In the case of Banda MS — who come from the more traditional banda Sinaloense — they have demonstrated their ability to update and transform classic banda for newer and unfamiliar audiences of the genre. When bandleader Sergio Lizárraga explained their Snoop Dogg team-up on their 2020 “Qué Maldición,” he said that composition was key. The musicians paid close attention to the rapper’s repertoire so they could embrace Snoop’s usual laidback delivery. They realized that their banda romántica tempo matched hip-hop’s usual pace, around 89 BPMs. Then they used the tuba for its bassline, where in hip-hop it’s usually sampled or played with the keys.
In essence, the Mexican musicians brilliantly found a sweet spot between banda and rap, without sacrificing the integrity of the traditional Mexican style, while being unafraid to think outside the box.

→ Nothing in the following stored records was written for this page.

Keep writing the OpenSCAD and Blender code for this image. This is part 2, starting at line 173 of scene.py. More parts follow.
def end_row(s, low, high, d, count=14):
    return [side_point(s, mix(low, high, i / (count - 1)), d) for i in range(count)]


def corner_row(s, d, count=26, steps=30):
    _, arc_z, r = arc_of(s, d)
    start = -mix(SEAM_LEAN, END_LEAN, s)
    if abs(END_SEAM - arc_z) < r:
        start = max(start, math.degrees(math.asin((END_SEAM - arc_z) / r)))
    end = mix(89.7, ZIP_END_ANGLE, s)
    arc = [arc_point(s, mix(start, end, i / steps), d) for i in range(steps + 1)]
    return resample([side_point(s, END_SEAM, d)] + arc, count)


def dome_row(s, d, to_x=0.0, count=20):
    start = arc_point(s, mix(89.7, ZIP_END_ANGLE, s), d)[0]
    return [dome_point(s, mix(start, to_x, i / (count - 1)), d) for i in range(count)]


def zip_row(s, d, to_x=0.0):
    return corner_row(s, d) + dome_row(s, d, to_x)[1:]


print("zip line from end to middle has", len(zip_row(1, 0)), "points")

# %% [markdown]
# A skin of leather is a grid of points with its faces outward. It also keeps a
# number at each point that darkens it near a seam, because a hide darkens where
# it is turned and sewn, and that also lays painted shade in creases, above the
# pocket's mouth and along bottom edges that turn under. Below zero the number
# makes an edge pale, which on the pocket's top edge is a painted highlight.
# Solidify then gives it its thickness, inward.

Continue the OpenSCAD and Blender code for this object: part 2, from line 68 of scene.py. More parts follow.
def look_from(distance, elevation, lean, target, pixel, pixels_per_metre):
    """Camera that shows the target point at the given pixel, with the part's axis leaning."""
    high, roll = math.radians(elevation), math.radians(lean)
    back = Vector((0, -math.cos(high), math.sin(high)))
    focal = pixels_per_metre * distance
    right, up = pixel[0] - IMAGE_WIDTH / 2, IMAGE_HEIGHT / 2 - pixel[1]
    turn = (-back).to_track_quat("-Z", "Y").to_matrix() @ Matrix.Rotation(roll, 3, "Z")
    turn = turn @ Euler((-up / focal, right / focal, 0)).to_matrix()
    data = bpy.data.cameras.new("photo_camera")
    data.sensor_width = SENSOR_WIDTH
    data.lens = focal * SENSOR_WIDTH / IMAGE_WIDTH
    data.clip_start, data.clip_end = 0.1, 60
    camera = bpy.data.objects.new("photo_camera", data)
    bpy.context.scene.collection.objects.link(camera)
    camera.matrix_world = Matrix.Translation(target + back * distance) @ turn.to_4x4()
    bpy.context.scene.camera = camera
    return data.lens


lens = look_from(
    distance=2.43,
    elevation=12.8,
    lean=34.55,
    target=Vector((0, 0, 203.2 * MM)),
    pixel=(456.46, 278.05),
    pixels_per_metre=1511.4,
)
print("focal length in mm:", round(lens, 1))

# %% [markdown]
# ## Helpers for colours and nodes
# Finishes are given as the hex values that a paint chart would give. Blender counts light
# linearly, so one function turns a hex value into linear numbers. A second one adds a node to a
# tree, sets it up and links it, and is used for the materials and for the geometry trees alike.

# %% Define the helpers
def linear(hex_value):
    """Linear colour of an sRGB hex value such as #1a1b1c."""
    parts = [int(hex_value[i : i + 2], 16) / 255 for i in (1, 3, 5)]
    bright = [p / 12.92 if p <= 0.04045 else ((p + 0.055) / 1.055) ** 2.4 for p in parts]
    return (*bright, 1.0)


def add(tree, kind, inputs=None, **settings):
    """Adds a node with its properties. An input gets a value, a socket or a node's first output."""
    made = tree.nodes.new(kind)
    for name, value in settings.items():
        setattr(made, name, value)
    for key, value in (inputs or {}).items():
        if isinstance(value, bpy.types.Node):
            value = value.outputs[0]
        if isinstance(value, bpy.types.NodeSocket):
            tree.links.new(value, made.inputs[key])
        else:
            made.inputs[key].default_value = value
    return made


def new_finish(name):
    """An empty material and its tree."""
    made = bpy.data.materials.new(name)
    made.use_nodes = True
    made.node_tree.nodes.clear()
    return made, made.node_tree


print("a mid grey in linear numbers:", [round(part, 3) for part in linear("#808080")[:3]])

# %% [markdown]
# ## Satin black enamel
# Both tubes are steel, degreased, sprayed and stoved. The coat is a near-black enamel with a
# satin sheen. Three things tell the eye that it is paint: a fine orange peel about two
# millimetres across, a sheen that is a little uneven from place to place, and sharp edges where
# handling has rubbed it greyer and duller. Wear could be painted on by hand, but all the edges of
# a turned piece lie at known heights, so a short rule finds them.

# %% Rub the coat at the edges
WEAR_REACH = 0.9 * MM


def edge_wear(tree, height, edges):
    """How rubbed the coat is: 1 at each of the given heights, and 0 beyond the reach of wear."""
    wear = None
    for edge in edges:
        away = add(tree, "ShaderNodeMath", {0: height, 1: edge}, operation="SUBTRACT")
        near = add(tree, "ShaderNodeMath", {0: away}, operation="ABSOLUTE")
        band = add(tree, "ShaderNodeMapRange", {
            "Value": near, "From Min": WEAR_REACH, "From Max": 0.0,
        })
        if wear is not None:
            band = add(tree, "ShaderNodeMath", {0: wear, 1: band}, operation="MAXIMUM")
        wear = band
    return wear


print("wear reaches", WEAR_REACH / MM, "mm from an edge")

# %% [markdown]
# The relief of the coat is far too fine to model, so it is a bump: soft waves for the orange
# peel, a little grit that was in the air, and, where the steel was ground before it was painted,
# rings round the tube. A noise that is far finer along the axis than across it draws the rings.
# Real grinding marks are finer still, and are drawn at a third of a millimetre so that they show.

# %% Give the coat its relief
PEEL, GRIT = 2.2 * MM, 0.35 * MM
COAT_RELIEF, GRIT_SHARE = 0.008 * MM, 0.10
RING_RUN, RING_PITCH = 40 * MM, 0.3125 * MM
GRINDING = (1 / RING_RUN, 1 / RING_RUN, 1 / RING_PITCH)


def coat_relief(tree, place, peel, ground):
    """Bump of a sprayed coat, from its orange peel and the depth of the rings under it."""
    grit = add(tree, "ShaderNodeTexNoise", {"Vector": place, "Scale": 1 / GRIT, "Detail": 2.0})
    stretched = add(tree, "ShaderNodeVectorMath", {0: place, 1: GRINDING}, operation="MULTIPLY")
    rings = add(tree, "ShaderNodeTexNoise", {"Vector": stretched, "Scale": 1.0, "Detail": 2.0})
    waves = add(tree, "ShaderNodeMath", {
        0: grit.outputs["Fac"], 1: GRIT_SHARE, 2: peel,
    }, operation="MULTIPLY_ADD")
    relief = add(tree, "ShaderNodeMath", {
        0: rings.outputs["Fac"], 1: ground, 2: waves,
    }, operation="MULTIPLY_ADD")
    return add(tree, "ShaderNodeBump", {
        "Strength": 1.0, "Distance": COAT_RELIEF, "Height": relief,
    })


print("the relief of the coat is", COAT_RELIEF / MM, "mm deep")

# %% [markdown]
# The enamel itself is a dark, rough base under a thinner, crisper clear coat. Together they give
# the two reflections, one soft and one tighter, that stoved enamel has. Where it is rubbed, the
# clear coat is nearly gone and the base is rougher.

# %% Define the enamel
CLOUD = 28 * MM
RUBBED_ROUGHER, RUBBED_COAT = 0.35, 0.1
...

GF: They haven’t, and I think that’s the beauty of it. I think it’s non-regional Mexican artists who’ve had to adapt to score a collaboration with a Mexican music artist. In the last four years, we’ve seen Bad Bunny come to this side twice now, Farruko with T3r Elemento, Camilo with Los Dos Carnales, Maluma with Grupo Firme, Snoop Dogg with Banda MS, Jhayco with Eslabon Armado, to name just a few. Regional Mexican artists have had to adapt in other ways — for example, collaborating with each other to make the genre even stronger. I think that was a lesson they learned from urban acts, who proved that collaborating with each other was key to creating a movement in the early 2000s.
Have regional Mexican music collaborations with artists from other genres (such as hip-hop, urbano and Latin pop) had any sort of effect on the evolution and cultural significance of this genre? What can we expect from these cross-genre collaborations in the future?
IR: I don’t think collaborations influence the evolution of regional Mexican music, but I think it will become stronger with these kinds of collaborations. Think: Vicente Fernández’s fanbase was quite different from Tego Calderón’s, and they were pretty separated. But as both scenes begin to experience more success (via Latin festivals highlighting both styles like Chicago’s Sueños; more Latin acts entering YouTube’s Billions Club), the styles also begin to cross over to different audiences. It’s safe to expect more non-regional Mexican acts to embrace banda, norteñas, sierreño, etc. Becky G and Tekashi69, who come from urbano and rap, are now heading towards the regional Mexican route. The genres might even coalesce due to different production techniques and the artist’s connection with the genres.
For regional purists, a kind of fusion might not be a positive thing — but that’s history. Remember how irked the folk community got when Bob Dylan plugged in his electric guitar in the ’60s? Or when the flamenco community criticized Rosalía for experimenting with the Andalusía style beyond its traditional confines? Or just how dozens of Latin pop artists continue to experiment with Dominican bachata? I think cross-genre collaborations are very important, because it can give regional Mexican music more prominence beyond its foundation.
GF: I don’t think the collaborations have had any impact on evolution, but I do think that hip-hop and urban music in general have inspired the evolution of the genre. Just take Peso Pluma and Natanael Cano, with corridos tumbados or bélicos — that style evolved from the fusion of hip-hop, reggaetón and Mexican music. But even then, the core of the music is still very traditional to me given the instruments used in these songs. More than anything, it’s corridos with a twist.
And when it comes to cross-genre collaborations, they have a huge cultural significance. When you have the world’s biggest star, Bad Bunny, wanting to record a norteña, cumbia with a new act like Grupo Frontera, you know there’s something up. Of course, that’s not to say that Bad Bunny singing with Grupo Frontera is the only way to measure the impact, but it is very telling of the wider appeal. I think artists — or just people in the music industry in general — are now finally seeing the value and the strength of regional Mexican music and, of course, now want to be part of this global movement.
What would you say will be key to fueling Mexican music’s success?
IR: Regional Mexican music has been alive and well for over a century. But we now have new forms of technology and support to give the style wider visibility. Proliferation and quality releases are key on the mainstream level. I also think it’s great that mainstream pop, urbano and rap artists are interested in embracing the storied Mexican art form, one that’s rooted in Mexican culture and tradition. Cross-genre collaborations will continue to expand the genre to more audiences. However, it is important to differentiate between those trying to capitalize on a new trend, versus those who genuinely appreciate the style and want to participate in it from a point of respect.
GF: I think it’s clear that Mexican music is not having a moment. This isn’t something that will just go away one day. The new generation of Mexican music artists have understood that the power of the genre lies within each other. Joining forces does make it stronger. The first regional Mexican song to top the Billboard Global 200 was a team-up between Eslabon Armado and Peso Pluma. This week, Grupo Frontera and Bad Bunny’s “un X100to” is No. 1, “Ella Baila Sola” is No. 2 and in third place is Yng Lvcas and Peso’s “La Bebé.” I think collaborations will continue to be key. I also think indie Mexican music labels will continue to play a pivotal role in expanding the genre. Their ability to identify and connect with the new generation of Mexican fans is unmatched.